After some testing, I am even more baffled than before. After attempting to create some small test cases, I'm sure there is a perl bug lurking here. Here are our (teichman's and my) findings:

This code will break:

#!/usr/bin/perl -w $data = { key1 => 'value1', key2 => 'value2', }; sub macro_replace { $_ = shift; my $helper = sub { $_ = shift; return $data->{$_} if $data->{$_}; return undef; }; chomp (my $pwd = `pwd`); s/\[\[(pwd)\]\]/$pwd/g; s/\[\[(\w+)\]\]/@{[$helper->($1)]}/g; return $_; } print macro_replace ("blah [[key1]] [[key2]] [[pwd]] blah blah\n");

Note the use of $_ in the helper function. Changing this to use another variable makes it all work as expected, as teichman said.
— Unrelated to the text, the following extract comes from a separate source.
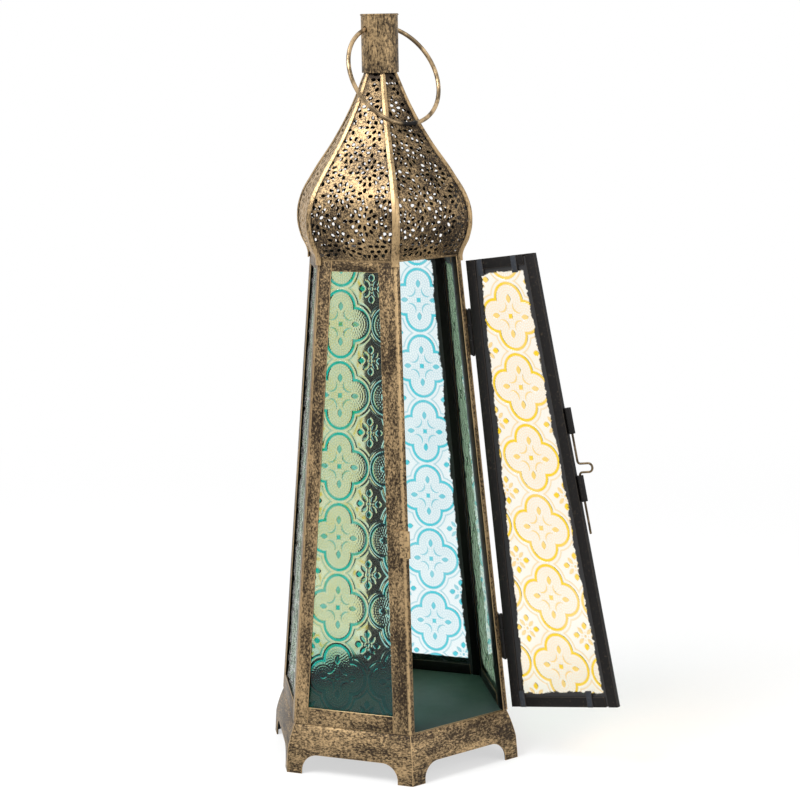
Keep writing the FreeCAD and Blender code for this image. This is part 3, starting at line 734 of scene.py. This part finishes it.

Strangely, however, taking out the pwd substitution (i.e., commenting out lines 15 and 16) seems to stop it from crashing as well, but only in this test case. I haven't been able to reproduce the exact behavior we see in our program yet.

This is being tested on Red Hat Linux 8.0 and SuSE Linux 8.1, both of which come with perl 5.8.0 (+/- a few patches of their own--which I believe are all unrelated to this).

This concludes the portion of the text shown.